Your task is to quote exactly the run of lines that starts at the line containing "function piece(name, geometry, material)" and ends at the line containing "in imported if", including both.

★ ★ ★

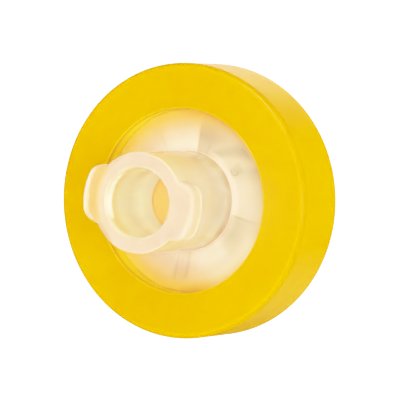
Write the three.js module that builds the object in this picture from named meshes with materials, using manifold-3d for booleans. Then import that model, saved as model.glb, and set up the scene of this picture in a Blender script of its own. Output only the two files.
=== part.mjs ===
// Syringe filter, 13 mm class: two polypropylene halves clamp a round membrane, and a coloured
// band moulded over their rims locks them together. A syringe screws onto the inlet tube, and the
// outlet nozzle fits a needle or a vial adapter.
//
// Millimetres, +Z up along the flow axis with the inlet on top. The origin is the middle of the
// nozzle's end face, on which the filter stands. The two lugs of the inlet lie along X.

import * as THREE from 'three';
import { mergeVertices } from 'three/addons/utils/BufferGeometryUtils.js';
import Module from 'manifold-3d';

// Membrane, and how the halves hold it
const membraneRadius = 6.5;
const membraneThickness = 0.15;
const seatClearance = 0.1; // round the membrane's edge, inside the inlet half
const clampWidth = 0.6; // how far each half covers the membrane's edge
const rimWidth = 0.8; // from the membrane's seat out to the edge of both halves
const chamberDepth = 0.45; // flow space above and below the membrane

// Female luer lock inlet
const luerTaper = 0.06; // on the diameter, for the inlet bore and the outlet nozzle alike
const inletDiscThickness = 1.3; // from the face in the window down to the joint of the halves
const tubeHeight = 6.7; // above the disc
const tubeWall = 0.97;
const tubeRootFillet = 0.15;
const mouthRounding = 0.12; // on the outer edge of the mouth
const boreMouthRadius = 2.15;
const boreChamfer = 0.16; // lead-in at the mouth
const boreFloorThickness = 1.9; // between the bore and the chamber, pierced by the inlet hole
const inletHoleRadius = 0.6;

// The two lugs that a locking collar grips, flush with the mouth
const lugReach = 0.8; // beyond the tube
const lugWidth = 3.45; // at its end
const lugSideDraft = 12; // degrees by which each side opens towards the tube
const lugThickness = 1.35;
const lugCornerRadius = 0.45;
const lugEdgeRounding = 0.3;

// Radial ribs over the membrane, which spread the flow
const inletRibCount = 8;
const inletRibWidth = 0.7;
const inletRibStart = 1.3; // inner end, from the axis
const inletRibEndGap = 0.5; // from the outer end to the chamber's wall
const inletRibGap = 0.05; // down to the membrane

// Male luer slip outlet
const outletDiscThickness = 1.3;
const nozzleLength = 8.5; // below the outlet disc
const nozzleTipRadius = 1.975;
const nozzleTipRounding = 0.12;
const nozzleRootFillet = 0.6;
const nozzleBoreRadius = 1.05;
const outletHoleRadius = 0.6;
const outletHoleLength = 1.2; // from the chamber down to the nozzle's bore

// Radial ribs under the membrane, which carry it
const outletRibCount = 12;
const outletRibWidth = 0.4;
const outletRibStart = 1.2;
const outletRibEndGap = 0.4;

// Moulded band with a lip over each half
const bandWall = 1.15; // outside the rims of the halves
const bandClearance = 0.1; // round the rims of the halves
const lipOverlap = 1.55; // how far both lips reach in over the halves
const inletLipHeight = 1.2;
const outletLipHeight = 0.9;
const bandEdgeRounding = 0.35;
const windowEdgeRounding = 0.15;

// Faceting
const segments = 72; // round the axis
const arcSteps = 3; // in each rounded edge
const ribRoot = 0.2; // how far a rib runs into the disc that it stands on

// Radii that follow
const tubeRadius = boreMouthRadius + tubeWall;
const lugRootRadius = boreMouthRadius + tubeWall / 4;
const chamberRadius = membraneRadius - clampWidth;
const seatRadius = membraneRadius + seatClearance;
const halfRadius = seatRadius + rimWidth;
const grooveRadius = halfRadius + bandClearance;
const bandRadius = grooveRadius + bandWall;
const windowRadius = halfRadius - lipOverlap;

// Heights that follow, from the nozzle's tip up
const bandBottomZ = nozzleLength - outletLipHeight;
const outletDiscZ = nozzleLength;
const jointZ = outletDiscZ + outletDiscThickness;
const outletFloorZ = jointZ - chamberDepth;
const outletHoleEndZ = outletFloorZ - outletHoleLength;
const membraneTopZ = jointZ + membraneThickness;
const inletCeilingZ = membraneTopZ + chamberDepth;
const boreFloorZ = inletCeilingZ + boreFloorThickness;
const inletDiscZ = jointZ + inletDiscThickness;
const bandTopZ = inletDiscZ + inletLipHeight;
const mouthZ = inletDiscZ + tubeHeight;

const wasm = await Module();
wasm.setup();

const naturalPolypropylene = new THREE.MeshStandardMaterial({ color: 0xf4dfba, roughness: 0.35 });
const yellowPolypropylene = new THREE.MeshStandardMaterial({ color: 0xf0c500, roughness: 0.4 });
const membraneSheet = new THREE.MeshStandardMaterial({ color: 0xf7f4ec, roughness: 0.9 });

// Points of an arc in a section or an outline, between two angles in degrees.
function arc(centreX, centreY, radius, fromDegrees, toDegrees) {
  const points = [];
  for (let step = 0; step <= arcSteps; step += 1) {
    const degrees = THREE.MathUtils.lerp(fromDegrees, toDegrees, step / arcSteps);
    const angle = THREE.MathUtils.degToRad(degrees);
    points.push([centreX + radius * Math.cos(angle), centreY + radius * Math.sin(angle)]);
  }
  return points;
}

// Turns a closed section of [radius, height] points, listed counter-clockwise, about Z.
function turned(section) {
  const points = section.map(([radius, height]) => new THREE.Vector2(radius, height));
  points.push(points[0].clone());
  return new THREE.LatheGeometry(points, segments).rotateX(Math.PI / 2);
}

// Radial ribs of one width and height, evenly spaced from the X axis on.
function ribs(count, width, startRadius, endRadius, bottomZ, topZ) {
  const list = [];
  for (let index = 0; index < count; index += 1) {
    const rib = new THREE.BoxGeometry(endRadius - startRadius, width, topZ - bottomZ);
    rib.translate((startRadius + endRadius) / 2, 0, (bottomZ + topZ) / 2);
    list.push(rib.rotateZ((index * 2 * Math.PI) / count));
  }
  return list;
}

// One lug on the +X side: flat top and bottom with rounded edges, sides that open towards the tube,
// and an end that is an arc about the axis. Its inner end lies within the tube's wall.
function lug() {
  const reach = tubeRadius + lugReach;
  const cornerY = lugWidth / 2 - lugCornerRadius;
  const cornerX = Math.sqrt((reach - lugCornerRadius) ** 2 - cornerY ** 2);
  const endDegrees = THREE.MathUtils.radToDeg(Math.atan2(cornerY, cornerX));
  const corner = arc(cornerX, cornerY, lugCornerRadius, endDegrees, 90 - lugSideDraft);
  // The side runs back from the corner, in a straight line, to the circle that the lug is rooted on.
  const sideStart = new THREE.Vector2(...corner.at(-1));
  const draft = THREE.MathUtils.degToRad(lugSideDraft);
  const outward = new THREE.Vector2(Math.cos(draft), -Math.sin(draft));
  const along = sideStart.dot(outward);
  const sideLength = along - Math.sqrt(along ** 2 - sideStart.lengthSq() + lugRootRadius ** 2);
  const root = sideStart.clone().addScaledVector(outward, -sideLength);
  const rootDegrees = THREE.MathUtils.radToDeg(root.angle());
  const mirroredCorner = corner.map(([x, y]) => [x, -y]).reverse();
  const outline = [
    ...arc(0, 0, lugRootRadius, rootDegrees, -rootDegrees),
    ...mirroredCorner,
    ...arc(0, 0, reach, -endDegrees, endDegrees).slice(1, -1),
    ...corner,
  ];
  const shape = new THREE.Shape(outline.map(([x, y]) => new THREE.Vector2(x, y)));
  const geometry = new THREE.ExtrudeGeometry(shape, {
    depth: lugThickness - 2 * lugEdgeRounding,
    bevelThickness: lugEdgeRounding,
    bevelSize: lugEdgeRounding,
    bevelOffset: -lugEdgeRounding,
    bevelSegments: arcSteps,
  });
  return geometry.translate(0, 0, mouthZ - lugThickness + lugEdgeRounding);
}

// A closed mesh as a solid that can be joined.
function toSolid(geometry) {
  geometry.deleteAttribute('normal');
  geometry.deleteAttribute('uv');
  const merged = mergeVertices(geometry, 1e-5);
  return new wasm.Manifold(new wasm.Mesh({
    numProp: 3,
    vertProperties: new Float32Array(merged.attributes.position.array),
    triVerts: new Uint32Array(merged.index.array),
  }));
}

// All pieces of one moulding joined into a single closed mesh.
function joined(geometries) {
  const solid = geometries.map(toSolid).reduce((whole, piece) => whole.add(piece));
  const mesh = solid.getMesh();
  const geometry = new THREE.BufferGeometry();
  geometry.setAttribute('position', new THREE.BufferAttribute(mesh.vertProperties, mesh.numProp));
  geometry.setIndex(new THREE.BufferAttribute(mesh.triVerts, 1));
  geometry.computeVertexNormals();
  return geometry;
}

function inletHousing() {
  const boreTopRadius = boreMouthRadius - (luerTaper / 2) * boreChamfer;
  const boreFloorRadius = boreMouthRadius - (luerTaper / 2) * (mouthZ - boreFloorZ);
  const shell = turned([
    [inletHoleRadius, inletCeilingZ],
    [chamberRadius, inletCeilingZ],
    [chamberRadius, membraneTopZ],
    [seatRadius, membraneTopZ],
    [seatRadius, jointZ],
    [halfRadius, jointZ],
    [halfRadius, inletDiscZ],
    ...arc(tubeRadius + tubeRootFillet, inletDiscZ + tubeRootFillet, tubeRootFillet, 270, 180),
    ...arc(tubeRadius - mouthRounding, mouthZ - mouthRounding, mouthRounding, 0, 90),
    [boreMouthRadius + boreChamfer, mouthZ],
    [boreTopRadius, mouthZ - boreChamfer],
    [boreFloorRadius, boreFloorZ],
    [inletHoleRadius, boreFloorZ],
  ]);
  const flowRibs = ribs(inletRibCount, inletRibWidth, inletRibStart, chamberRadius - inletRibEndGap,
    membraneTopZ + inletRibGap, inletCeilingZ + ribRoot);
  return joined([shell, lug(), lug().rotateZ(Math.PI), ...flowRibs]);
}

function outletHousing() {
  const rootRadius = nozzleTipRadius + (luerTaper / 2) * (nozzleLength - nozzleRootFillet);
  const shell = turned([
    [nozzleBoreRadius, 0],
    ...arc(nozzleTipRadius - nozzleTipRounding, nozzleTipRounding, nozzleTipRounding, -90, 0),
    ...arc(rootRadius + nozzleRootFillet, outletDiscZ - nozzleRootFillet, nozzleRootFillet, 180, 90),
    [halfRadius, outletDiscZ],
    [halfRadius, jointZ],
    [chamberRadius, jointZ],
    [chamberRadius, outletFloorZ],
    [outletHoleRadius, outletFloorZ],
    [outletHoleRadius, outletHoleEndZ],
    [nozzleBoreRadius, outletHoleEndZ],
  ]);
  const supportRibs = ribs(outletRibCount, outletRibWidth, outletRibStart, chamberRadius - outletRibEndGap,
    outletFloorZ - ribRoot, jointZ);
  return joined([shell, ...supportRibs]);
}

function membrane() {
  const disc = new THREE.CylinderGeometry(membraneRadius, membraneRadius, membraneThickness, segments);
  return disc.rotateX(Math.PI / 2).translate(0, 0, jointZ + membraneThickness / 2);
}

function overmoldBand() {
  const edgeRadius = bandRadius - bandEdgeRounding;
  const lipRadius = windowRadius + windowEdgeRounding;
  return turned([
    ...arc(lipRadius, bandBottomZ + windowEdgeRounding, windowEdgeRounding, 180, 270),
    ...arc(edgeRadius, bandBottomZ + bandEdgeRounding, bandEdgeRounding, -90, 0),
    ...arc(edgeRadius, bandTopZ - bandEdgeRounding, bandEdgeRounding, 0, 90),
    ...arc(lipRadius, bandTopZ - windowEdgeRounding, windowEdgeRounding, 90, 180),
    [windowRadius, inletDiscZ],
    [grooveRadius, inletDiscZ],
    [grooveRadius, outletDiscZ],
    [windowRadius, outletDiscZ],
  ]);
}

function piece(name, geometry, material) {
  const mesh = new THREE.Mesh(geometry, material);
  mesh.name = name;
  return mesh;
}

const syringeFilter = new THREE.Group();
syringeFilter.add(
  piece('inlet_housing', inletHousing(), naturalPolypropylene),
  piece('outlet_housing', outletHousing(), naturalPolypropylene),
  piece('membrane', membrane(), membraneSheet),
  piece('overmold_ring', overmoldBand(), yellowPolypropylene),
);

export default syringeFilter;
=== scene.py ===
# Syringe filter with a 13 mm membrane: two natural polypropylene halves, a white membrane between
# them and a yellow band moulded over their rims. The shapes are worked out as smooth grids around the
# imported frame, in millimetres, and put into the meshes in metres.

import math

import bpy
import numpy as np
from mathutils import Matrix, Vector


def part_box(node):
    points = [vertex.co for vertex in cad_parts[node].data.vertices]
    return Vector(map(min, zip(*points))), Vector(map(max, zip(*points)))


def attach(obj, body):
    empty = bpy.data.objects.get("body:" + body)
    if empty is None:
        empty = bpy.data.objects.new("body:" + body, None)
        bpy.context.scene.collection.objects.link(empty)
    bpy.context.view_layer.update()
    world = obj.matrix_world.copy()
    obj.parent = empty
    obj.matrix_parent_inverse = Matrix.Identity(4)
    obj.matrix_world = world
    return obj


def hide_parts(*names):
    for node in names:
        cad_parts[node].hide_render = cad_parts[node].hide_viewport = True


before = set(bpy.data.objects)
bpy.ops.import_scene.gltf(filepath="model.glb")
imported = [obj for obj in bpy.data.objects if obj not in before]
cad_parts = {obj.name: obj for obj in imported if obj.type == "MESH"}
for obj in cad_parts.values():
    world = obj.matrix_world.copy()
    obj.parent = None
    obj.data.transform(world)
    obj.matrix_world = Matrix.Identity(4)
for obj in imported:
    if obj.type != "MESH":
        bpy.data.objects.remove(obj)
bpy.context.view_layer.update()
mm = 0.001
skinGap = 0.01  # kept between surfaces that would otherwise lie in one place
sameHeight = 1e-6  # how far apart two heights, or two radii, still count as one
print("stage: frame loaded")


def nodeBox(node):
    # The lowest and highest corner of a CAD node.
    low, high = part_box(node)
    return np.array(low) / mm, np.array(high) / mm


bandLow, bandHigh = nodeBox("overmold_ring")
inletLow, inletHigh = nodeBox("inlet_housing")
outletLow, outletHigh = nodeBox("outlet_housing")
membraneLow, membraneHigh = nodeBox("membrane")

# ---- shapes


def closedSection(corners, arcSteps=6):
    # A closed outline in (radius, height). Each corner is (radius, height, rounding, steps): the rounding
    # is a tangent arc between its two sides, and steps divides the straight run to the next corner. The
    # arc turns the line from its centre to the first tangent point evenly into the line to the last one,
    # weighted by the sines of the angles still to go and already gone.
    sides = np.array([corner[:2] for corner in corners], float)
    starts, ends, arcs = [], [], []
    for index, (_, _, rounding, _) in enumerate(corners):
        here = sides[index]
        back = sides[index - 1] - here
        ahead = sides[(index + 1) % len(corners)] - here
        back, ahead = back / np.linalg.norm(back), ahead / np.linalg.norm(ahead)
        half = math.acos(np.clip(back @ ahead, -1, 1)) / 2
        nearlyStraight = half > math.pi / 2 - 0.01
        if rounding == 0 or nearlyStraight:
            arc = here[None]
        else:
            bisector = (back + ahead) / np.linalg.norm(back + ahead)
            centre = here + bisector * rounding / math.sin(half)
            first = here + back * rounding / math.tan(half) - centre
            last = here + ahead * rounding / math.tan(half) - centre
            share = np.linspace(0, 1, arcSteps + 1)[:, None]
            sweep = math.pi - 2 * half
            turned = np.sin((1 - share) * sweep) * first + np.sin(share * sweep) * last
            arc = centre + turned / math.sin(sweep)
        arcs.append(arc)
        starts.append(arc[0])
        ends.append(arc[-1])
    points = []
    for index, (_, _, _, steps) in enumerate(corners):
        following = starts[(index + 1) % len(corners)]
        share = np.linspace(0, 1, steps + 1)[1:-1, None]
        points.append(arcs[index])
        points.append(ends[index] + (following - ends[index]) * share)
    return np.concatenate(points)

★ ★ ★

## Task solution
function piece(name, geometry, material) {
  const mesh = new THREE.Mesh(geometry, material);
  mesh.name = name;
  return mesh;
}

const syringeFilter = new THREE.Group();
syringeFilter.add(
  piece('inlet_housing', inletHousing(), naturalPolypropylene),
  piece('outlet_housing', outletHousing(), naturalPolypropylene),
  piece('membrane', membrane(), membraneSheet),
  piece('overmold_ring', overmoldBand(), yellowPolypropylene),
);

export default syringeFilter;
=== scene.py ===
# Syringe filter with a 13 mm membrane: two natural polypropylene halves, a white membrane between
# them and a yellow band moulded over their rims. The shapes are worked out as smooth grids around the
# imported frame, in millimetres, and put into the meshes in metres.

import math

import bpy
import numpy as np
from mathutils import Matrix, Vector


def part_box(node):
    points = [vertex.co for vertex in cad_parts[node].data.vertices]
    return Vector(map(min, zip(*points))), Vector(map(max, zip(*points)))


def attach(obj, body):
    empty = bpy.data.objects.get("body:" + body)
    if empty is None:
        empty = bpy.data.objects.new("body:" + body, None)
        bpy.context.scene.collection.objects.link(empty)
    bpy.context.view_layer.update()
    world = obj.matrix_world.copy()
    obj.parent = empty
    obj.matrix_parent_inverse = Matrix.Identity(4)
    obj.matrix_world = world
    return obj


def hide_parts(*names):
    for node in names:
        cad_parts[node].hide_render = cad_parts[node].hide_viewport = True


before = set(bpy.data.objects)
bpy.ops.import_scene.gltf(filepath="model.glb")
imported = [obj for obj in bpy.data.objects if obj not in before]
cad_parts = {obj.name: obj for obj in imported if obj.type == "MESH"}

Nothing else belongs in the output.